>> Begin

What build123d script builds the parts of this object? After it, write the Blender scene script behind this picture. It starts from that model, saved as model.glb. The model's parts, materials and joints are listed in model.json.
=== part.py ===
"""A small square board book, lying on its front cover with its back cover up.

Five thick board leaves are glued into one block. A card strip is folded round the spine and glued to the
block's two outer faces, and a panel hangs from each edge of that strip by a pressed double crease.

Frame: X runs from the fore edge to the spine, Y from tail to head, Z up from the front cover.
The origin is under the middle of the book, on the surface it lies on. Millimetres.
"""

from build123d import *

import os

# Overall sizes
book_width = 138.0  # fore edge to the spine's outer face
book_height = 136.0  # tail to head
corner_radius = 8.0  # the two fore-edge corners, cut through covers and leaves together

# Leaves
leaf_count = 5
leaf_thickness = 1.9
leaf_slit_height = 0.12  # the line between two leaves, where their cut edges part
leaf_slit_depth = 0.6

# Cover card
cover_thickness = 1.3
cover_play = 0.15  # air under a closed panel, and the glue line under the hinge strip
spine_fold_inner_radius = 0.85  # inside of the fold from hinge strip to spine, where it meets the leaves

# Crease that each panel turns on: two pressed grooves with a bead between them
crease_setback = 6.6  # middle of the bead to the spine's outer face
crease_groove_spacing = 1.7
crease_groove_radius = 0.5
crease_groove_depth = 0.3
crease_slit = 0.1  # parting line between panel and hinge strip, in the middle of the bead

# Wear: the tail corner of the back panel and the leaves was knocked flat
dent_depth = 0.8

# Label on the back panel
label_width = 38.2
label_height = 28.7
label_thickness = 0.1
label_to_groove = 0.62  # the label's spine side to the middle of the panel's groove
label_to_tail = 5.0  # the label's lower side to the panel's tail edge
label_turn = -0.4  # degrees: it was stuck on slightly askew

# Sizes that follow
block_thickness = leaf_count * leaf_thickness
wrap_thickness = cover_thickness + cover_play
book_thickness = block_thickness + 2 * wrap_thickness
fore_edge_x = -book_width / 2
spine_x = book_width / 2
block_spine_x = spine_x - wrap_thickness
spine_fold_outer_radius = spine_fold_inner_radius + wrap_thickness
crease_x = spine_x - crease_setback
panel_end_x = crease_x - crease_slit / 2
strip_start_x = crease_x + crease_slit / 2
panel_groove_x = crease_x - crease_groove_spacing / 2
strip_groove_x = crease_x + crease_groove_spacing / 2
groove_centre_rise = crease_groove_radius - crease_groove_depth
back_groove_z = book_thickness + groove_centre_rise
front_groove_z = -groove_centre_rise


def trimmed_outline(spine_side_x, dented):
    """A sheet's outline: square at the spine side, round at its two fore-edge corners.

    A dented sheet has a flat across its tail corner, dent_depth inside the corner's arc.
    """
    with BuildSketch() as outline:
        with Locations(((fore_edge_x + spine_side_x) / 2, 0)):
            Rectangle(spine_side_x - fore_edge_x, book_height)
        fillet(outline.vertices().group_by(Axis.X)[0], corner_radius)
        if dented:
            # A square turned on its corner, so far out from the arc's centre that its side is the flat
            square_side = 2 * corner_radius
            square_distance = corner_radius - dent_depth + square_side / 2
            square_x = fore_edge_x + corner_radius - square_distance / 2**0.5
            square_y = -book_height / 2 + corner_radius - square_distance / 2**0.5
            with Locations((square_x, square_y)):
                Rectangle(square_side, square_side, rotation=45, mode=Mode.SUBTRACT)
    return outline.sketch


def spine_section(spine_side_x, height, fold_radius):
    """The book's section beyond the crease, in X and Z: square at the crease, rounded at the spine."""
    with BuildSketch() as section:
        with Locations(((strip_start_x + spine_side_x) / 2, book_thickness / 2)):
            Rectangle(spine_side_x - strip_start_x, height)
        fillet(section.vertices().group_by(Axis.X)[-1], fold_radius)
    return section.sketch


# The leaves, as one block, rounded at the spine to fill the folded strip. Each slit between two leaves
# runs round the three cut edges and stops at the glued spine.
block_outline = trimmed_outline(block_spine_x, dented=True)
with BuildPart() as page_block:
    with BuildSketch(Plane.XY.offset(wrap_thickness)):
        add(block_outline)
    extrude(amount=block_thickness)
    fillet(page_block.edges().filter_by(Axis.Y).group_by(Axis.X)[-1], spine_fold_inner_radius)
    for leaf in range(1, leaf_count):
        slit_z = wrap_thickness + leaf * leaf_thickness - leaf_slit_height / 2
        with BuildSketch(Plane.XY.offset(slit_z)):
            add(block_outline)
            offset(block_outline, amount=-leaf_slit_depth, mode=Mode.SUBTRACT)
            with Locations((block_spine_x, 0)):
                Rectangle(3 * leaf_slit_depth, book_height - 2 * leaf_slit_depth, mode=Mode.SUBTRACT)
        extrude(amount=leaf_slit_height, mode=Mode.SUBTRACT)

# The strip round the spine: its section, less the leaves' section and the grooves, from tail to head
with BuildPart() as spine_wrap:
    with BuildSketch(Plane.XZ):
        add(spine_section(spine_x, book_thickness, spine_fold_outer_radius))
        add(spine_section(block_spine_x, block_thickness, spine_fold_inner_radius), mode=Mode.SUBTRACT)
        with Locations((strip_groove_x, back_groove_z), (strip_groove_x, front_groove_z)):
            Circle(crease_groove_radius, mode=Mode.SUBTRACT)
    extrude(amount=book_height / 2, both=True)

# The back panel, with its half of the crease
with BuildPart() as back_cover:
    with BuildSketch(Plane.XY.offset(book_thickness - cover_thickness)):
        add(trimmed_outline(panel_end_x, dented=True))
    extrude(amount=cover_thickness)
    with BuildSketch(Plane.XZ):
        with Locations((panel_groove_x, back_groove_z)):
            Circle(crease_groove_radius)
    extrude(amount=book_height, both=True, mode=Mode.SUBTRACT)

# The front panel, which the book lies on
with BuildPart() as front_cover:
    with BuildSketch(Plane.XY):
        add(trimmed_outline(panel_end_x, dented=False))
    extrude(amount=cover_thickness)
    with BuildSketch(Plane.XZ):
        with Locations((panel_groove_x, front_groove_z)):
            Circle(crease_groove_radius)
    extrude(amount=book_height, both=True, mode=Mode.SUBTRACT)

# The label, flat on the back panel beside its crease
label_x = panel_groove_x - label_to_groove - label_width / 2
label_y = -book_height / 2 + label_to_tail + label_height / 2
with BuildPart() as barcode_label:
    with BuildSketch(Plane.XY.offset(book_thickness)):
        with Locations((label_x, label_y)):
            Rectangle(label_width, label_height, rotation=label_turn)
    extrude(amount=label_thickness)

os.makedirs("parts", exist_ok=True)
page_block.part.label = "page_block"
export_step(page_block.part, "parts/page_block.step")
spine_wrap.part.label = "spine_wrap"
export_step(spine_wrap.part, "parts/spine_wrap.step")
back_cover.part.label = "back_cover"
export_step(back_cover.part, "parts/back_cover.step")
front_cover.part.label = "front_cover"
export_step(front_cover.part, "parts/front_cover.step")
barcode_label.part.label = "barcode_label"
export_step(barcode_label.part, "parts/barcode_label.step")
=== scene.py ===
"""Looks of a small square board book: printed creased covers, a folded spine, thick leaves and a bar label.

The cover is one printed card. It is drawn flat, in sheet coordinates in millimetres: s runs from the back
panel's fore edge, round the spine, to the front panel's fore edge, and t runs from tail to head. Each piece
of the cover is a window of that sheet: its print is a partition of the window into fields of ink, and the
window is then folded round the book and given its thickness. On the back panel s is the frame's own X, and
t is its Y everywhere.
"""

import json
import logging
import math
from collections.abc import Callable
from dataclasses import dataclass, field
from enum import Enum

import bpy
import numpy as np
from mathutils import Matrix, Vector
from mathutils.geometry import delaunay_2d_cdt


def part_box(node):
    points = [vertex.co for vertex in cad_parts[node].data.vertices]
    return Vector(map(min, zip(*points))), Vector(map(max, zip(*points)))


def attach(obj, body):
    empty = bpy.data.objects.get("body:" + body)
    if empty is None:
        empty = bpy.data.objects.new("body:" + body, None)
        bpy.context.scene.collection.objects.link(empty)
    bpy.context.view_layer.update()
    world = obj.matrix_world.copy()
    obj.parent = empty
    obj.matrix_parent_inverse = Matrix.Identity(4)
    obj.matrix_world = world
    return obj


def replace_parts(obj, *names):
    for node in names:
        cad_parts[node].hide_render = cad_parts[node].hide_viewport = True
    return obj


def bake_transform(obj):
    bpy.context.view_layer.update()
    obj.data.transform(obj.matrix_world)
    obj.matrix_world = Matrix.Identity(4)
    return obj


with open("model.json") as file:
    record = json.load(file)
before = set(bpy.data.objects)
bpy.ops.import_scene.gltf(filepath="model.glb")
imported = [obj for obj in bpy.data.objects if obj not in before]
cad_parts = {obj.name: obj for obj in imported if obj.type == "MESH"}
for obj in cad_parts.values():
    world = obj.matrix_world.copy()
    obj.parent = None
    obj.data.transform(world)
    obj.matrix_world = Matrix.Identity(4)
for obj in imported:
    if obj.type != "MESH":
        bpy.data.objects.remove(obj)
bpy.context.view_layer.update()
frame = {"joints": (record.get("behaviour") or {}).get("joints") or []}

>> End

[WHAT NEEDS TO BE DONE] Among the lines above, find the one with "label_y = -book_height" and the one with "obj.parent = empty". Quote both and everything between them, exactly.

[OUTPUT]
label_y = -book_height / 2 + label_to_tail + label_height / 2
with BuildPart() as barcode_label:
    with BuildSketch(Plane.XY.offset(book_thickness)):
        with Locations((label_x, label_y)):
            Rectangle(label_width, label_height, rotation=label_turn)
    extrude(amount=label_thickness)

os.makedirs("parts", exist_ok=True)
page_block.part.label = "page_block"
export_step(page_block.part, "parts/page_block.step")
spine_wrap.part.label = "spine_wrap"
export_step(spine_wrap.part, "parts/spine_wrap.step")
back_cover.part.label = "back_cover"
export_step(back_cover.part, "parts/back_cover.step")
front_cover.part.label = "front_cover"
export_step(front_cover.part, "parts/front_cover.step")
barcode_label.part.label = "barcode_label"
export_step(barcode_label.part, "parts/barcode_label.step")
=== scene.py ===
"""Looks of a small square board book: printed creased covers, a folded spine, thick leaves and a bar label.

The cover is one printed card. It is drawn flat, in sheet coordinates in millimetres: s runs from the back
panel's fore edge, round the spine, to the front panel's fore edge, and t runs from tail to head. Each piece
of the cover is a window of that sheet: its print is a partition of the window into fields of ink, and the
window is then folded round the book and given its thickness. On the back panel s is the frame's own X, and
t is its Y everywhere.
"""

import json
import logging
import math
from collections.abc import Callable
from dataclasses import dataclass, field
from enum import Enum

import bpy
import numpy as np
from mathutils import Matrix, Vector
from mathutils.geometry import delaunay_2d_cdt


def part_box(node):
    points = [vertex.co for vertex in cad_parts[node].data.vertices]
    return Vector(map(min, zip(*points))), Vector(map(max, zip(*points)))


def attach(obj, body):
    empty = bpy.data.objects.get("body:" + body)
    if empty is None:
        empty = bpy.data.objects.new("body:" + body, None)
        bpy.context.scene.collection.objects.link(empty)
    bpy.context.view_layer.update()
    world = obj.matrix_world.copy()
    obj.parent = empty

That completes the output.